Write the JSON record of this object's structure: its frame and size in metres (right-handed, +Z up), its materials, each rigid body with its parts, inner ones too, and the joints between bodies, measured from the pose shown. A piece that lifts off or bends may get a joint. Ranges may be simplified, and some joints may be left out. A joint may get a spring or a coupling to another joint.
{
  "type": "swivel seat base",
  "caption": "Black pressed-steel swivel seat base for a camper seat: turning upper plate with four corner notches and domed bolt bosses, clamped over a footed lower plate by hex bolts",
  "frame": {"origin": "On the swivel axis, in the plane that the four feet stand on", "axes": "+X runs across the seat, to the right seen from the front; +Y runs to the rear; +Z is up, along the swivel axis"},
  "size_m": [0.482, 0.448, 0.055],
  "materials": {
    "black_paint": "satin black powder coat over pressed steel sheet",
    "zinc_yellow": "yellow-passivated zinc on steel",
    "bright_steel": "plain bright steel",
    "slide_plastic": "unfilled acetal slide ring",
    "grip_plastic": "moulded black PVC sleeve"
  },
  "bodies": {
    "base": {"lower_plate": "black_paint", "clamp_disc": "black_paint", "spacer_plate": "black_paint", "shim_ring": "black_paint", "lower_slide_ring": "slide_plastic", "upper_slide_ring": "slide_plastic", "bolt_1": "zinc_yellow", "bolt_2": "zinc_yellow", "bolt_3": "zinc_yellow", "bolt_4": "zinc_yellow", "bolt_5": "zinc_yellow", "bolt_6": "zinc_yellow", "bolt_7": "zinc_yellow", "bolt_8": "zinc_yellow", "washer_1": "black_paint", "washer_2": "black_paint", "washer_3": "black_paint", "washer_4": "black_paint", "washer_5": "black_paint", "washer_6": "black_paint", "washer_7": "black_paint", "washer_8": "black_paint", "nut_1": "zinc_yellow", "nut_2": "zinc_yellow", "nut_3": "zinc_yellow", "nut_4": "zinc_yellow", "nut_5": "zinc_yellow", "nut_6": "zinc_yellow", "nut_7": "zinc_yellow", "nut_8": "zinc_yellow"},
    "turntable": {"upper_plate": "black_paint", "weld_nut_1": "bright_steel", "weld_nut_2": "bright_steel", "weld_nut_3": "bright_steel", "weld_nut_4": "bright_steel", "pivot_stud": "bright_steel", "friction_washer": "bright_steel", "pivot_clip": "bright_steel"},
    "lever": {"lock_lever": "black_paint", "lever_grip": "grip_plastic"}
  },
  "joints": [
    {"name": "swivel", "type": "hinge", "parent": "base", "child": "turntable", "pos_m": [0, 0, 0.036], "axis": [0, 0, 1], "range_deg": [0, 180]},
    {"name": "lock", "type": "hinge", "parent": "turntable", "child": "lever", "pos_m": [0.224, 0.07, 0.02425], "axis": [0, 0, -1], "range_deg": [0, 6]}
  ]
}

* * *

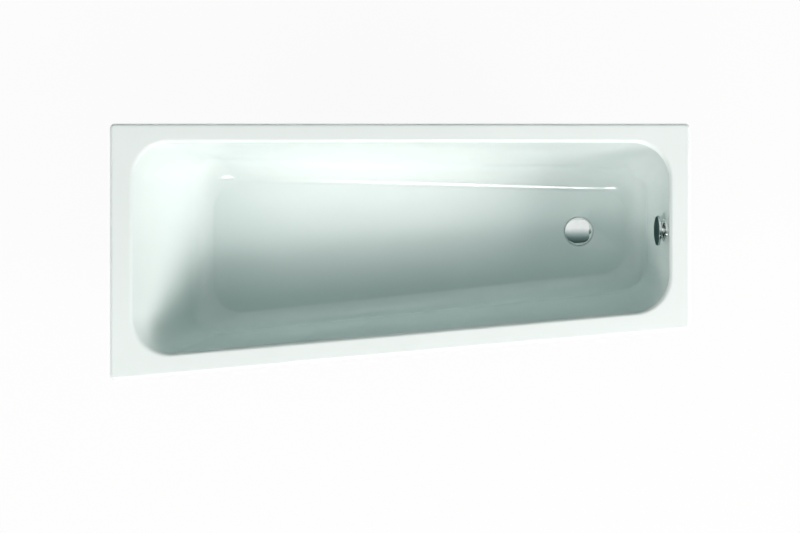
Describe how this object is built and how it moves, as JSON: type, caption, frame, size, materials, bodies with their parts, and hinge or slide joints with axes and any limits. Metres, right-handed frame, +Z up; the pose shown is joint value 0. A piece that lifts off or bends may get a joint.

==

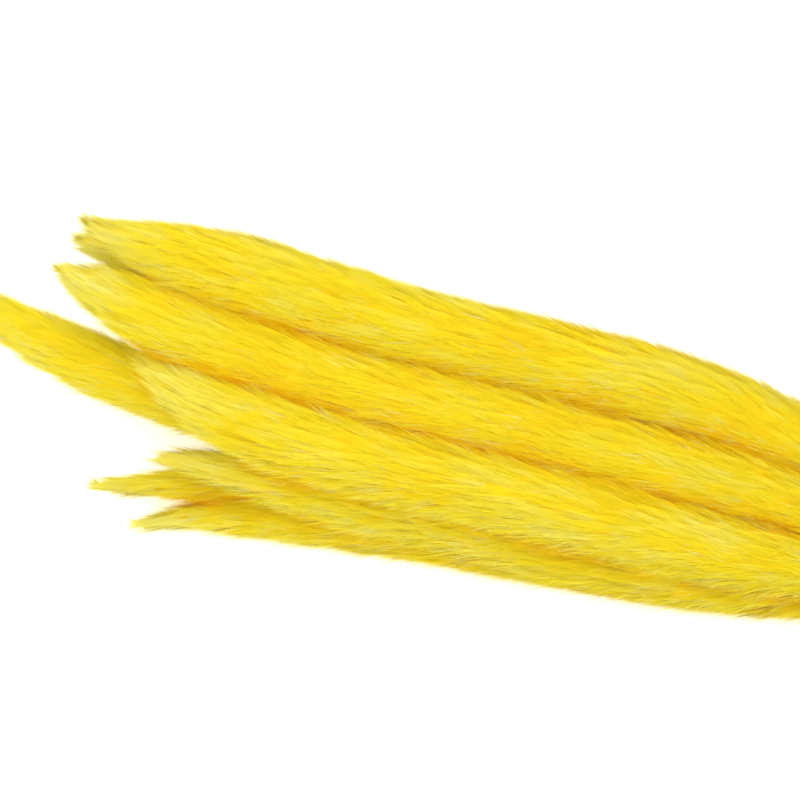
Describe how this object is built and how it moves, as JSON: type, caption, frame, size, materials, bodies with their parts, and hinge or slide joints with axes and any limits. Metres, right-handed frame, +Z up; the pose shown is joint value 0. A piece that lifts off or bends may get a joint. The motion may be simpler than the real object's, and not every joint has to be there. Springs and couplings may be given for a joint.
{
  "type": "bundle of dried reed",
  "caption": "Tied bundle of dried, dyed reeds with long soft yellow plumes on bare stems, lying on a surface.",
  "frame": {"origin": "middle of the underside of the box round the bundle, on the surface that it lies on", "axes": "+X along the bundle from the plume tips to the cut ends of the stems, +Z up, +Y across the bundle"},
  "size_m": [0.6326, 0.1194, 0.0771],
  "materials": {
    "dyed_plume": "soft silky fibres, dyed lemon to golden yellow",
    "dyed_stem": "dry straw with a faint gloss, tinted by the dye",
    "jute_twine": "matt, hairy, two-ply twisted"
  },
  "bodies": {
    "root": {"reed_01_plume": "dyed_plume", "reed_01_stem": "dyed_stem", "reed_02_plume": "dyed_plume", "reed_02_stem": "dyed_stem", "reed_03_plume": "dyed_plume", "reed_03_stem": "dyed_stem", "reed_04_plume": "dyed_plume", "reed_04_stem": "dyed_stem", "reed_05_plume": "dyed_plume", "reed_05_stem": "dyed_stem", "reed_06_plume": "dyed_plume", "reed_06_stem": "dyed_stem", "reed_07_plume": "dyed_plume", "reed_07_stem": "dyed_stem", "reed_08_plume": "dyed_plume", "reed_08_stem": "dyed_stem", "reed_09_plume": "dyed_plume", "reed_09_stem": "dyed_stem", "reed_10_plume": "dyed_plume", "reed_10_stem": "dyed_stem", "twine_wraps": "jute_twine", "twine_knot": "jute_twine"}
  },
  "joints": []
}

Exercise objective>
Among the entries above, identify all lines with "caption" and copy them.

Answer to the task>
  "caption": "Black pressed-steel swivel seat base for a camper seat: turning upper plate with four corner notches and domed bolt bosses, clamped over a footed lower plate by hex bolts",
Describe how this object is built and how it moves, as JSON: type, caption, frame, size, materials, bodies with their parts, and hinge or slide joints with axes and any limits. Metres, right-handed frame, +Z up; the pose shown is joint value 0. A piece that lifts off or bends may get a joint.
Describe how this object is built and how it moves, as JSON: type, caption, frame, size, materials, bodies with their parts, and hinge or slide joints with axes and any limits. Metres, right-handed frame, +Z up; the pose shown is joint value 0. A piece that lifts off or bends may get a joint. The motion may be simpler than the real object's, and not every joint has to be there. Springs and couplings may be given for a joint.
  "caption": "Tied bundle of dried, dyed reeds with long soft yellow plumes on bare stems, lying on a surface.",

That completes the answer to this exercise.